Game artists can use the software to create tileable materials and reusable texture sets for environments, props, and characters. Visual effects and animation teams can use it to develop surfaces that need to remain adjustable during production. Product visualization artists can use it to build materials that represent manufactured surfaces such as fabric, plastic, metal, rubber, or finishes.
The software is also suitable for technical users who want to create procedural tools for other artists. Because parameters can be exposed, a complex graph can become a controlled material asset with sliders and settings for practical use in a larger pipeline.
Adobe Substance 3D Designer is less suited to users looking only for simple image retouching or quick one-layer texture editing. Its strength is procedural construction, and that workflow requires time to learn. Users who are comfortable with node systems, material channels, and 3D rendering concepts will usually be better prepared to use it effectively.
Is Adobe Substance 3D Designer safe to use?
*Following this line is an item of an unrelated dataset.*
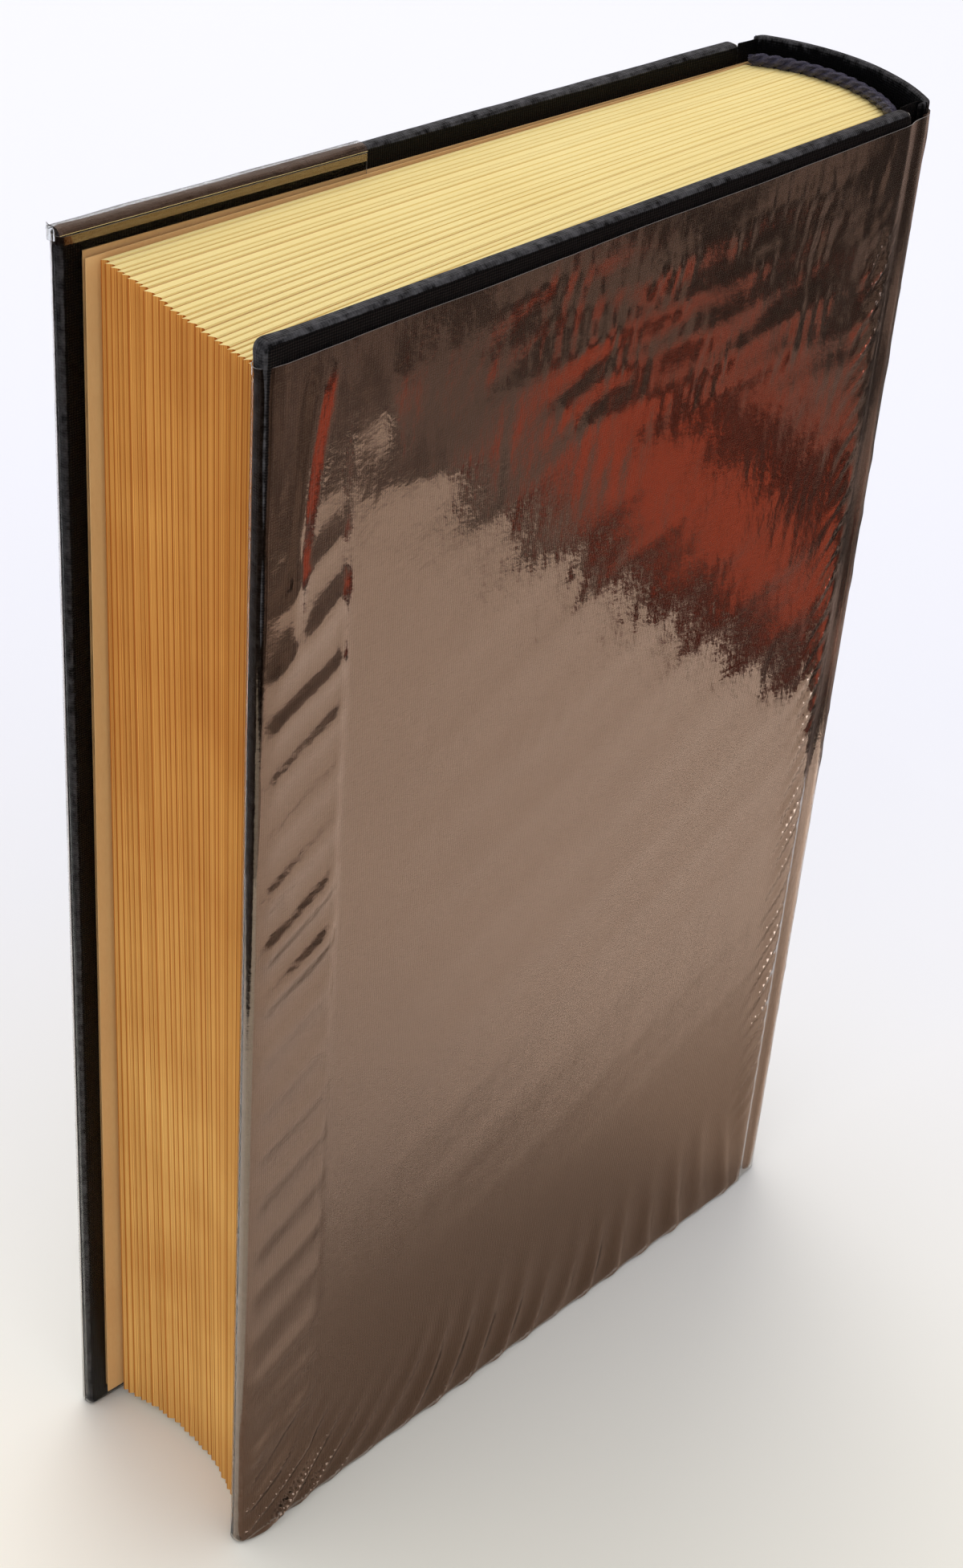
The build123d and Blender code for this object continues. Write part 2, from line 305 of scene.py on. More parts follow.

Adobe Substance 3D Designer is legitimate professional software from Adobe. When downloaded from Adobe or an authorized source, it is a standard desktop application for material creation and does not need to be treated differently from other professional creative tools.
As with any software, safe use depends on obtaining the installer from a trusted source, keeping the application updated, and avoiding unofficial cracks, modified installers, or unknown plug-ins. Users should also manage project files and imported assets carefully, especially when receiving files from outside a trusted production environment.
For privacy, licensing, and account-related details, users should review Adobe’s current terms and policies directly. The application itself is designed for creating and editing 3D materials, and its safety profile is tied mainly to normal software installation practices, update management, and responsible handling of downloaded assets.